The only problem is that we still don't escape the original problem. Do I choose my intent? If I chose any mental state it must be said that I chose the mental states which caused that mental state. Since I could not have chosen every mental state back to infinity, I must not have chosen my current mental state. Personally, I hate that argument because it's just so stupid... and at the same time undeniable. What is it about consciousness and intentionality which could cause this argument to be irrelevant?

I don't see that 'freedom' and determinism have to be mutually exclusive. Freedom seems to require determinism. Understanding what freedom and determinism could mean...there's the rub.

I agree, that is a tough one. As I've said from the beginning, I do think that the concept of free will is trying to describe something real. However, I don't think that any current definitions of free will really make any sense. Determinism too seems like it's a bit oversimplified of a concept, it's a bit too general for my tastes and seems like it is very much lacking in descriptive power.

That's what I've been trying to do.
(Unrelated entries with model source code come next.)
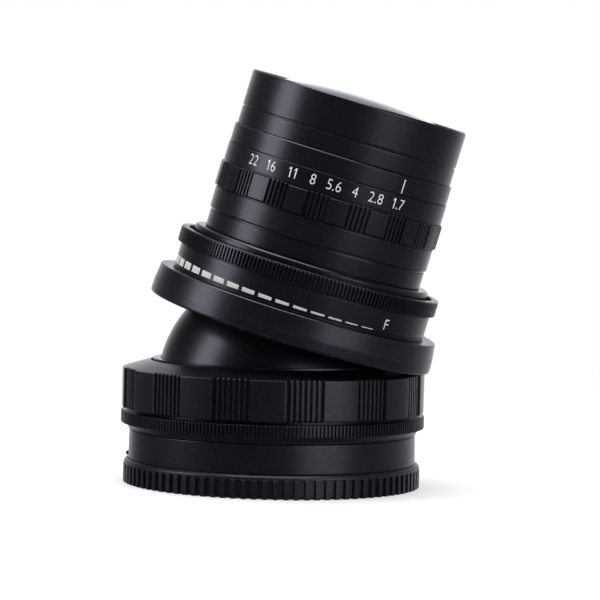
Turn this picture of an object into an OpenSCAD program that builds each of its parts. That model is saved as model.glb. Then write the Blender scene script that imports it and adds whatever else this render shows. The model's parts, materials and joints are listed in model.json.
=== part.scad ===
// Manual-focus prime camera lens whose optical head tilts on a ball joint.
// It stands on its rear cap, with the head at full tilt towards +X.
// Millimetres. Z = 0 is the underside of the rear cap, on the base axis.
// "Height" of a head part is measured from the ball's centre along the tilted axis.

/* [Tilt joint] */
// Radius of the ball
ball_r = 24.2; // [24.1:0.05:24.3]
// Height of the ball's centre above the underside of the rear cap
ball_z = 20.5; // [20.4:0.05:20.6]
// Angle at which the head leans towards +X
rest_tilt = 15.6; // [0:0.1:15.6]
// Gap between the ball and its seat rings
ball_gap = 0.15; // [0.1:0.01:0.2]

/* [Base] */
// Outer radius of the rear cap
cap_r = 31.0; // [30.9:0.05:31.2]
// Height of the rear cap
cap_h = 4.92; // [4.88:0.01:4.96]
// Number of ribs round the rear cap
cap_ribs = 90; // [60:1:120]
// Radius of the smooth mount tube at its lower end
tube_r = 30.0; // [29.9:0.05:30.1]
// Outer radius of the thin knurled ring
lock_r = 31.7; // [31.5:0.05:31.9]
// Number of knurl teeth on the thin ring
lock_teeth = 244; // [120:2:260]
// Outer radius of the large grip ring
tension_r = 31.55; // [31.4:0.05:31.7]
// Number of pads round the large grip ring
tension_pads = 13; // [9:1:17]

/* [Head] */
// Outer radius of the front barrel
front_r = 23.05; // [23.0:0.01:23.2]
// Height of the front rim
rim_h = 62.0; // [61.9:0.05:62.3]
// Outer radius of the aperture ring over its pads
aperture_r = 23.95; // [23.9:0.05:24.2]
// Number of pads round the aperture ring
aperture_pads = 17; // [9:1:21]
// Outer radius of the focus ring's knurled band
focus_r = 27.9; // [27.8:0.05:28.1]
// Number of knurl teeth on the focus ring
focus_teeth = 210; // [120:2:240]
// Largest radius of the bell collar
bell_r = 30.3; // [30.1:0.02:30.4]

/* [Iris] */
// Number of iris blades
blade_count = 8; // [8:1:8]
// Radius of the fully open iris
iris_open_r = 12.4; // [12.2:0.05:12.6]
// Angle the aperture ring turns from fully open to fully stopped down
aperture_turn = 85; // [60:1:85]
// Angle each blade turns for one degree of the aperture ring
blade_ratio = 0.42; // [0.3:0.01:0.42]

/* [Focus] */
// Angle the focus ring turns from far to near
focus_turn = 150; // [90:1:150]
// Distance the barrel moves forward over that turn
focus_travel = 5.5; // [4:0.1:5.5]

/* [Hidden] */
$fn = 96;
run = 0.06;        // radial clearance of a running fit
scale_side = -82;  // polar angle of the side that carries the scales
eps = 0.01;

// Heights on the base
tube_z = [5.0, 10.9];
lock_z = [11.05, 14.85];
tension_z = [15.55, 23.95];
seat_bore_r = 26.65;
socket_r = 28.4;
socket_top = 23.2;
lip_r = 25.2;
lip_top = 25.9;
plate_r = 28.6;
plate_z = [5.15, 6.6];
throat_r = 20.4;
tab_z = [1.9, 3.3];
cap_floor = 1.2;
rib_top = 3.85;
bead_z = 5.62;
bead_r = 0.45;

// Heights on the head
ball_low = -13;
ball_bore_r = 18.0;
neck_r = 21.5;
neck_bore_r = 19.9;
neck_top = 26;
flange_h = [12.8, 14.0];
bell_h = [11.95, 18.15];
web_top = 14.9;
skirt_r = 26.9;
band_r = 27.0;
focus_h = [18.2, 23.6, 26.85];
nut_h = [15.4, 25.85];
nut_r = [23.66, 25.2];
key_h = [18.4, 22.6];
thread_r = nut_r[0] - run;
barrel_r = 23.2;
journal_r = 21.9;
cell_bore_r = 20.9;
slide_bore_r = 21.56;
ring_low = 32.1;
grip_h = [36.9, 42.2];
ring_top = 46.35;
index_h = [46.5, 50.45];
upper_h = [50.5, 54.15];
front_h = 54.45;
filter_r = 21.1;

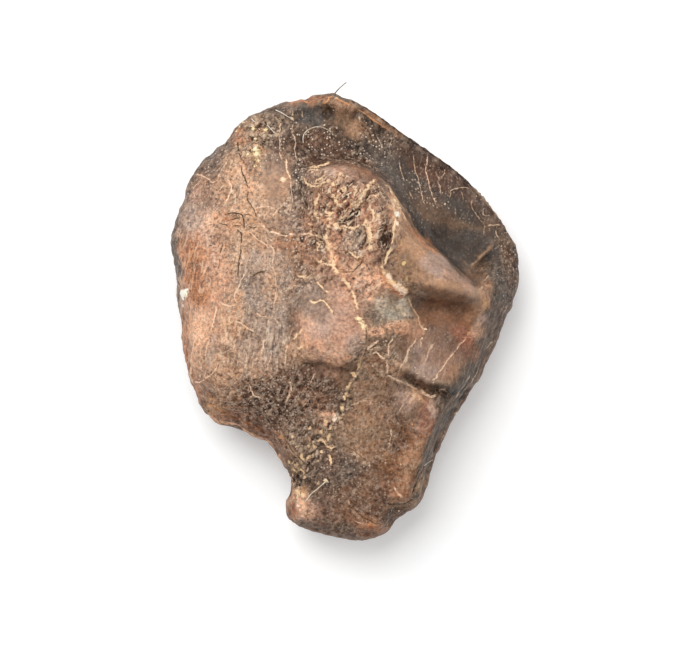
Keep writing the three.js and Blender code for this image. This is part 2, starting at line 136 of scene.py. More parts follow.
# Ribs stand up from the face, and grooves have a height below zero: height, width, route.
RIBS = [
    (-0.4, 0.25, [(1.5, -1.3), (0.6, -2.5), (0.2, -3.8), (-0.3, -5.0), (-1.1, -6.1), (-2.5, -7.5)]),
    (0.35, 0.35, [(-4.2, 9.9), (-2.4, 10.4), (-0.6, 10.6), (0.9, 10.05), (3.0, 8.55), (5.4, 6.8),
        (7.0, 5.1), (8.0, 3.5)]),
    (0.3, 0.2, [(7.5, 3.9), (6.8, 3.1), (5.9, 2.5)]),
    (0.25, 0.2, [(2.3, 5.6), (2.5, 4.3), (2.0, 2.7), (2.6, 1.7), (3.2, 0.8)]),
    (-0.35, 0.25, [(-2.9, -7.9), (-2.1, -8.1), (-1.4, -8.2)]),
    (-0.35, 0.5, [(6.2, 0.2), (4.8, 0.55), (3.4, 0.7)]),
]

# Lumps and dents: x, y, radius along X, radius along Y, height.
LUMPS = [
    (-1.9, -9.0, 0.8, 0.9, 0.25), (0.3, 10.0, 0.35, 0.3, -0.3), (1.15, 9.75, 0.3, 0.35, -0.35),
    (1.9, 9.3, 0.35, 0.4, -0.3), (-5.1, 9.0, 0.8, 0.6, -0.3), (-5.6, 1.5, 2.6, 4.0, 0.25),
]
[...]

Every type of determinist assumes an understanding of the word "cause," but that understanding just suits whatever argument they're trying to make. I've just been trying to peek at the assumptions behind the various positions.

This is another tough one. The first thing to sort out is whether or not one type of cause is equivalent to another. That is, does the desire to quench our thirst cause us to drink in the same way that the tilt of the Earth's axis causes the seasons? I understand that different kinds of words/concepts are necessary to explain both of these, but do they operate with the same basic structure? How is it that we normally use this word? Then you also run into the problem that it seems circular, or at least arguing from a definition. Just because I say it is one way doesn't make it that way, nor does saying it works one way provide evidence that it does. Is it possible to sort this out without falling into those traps?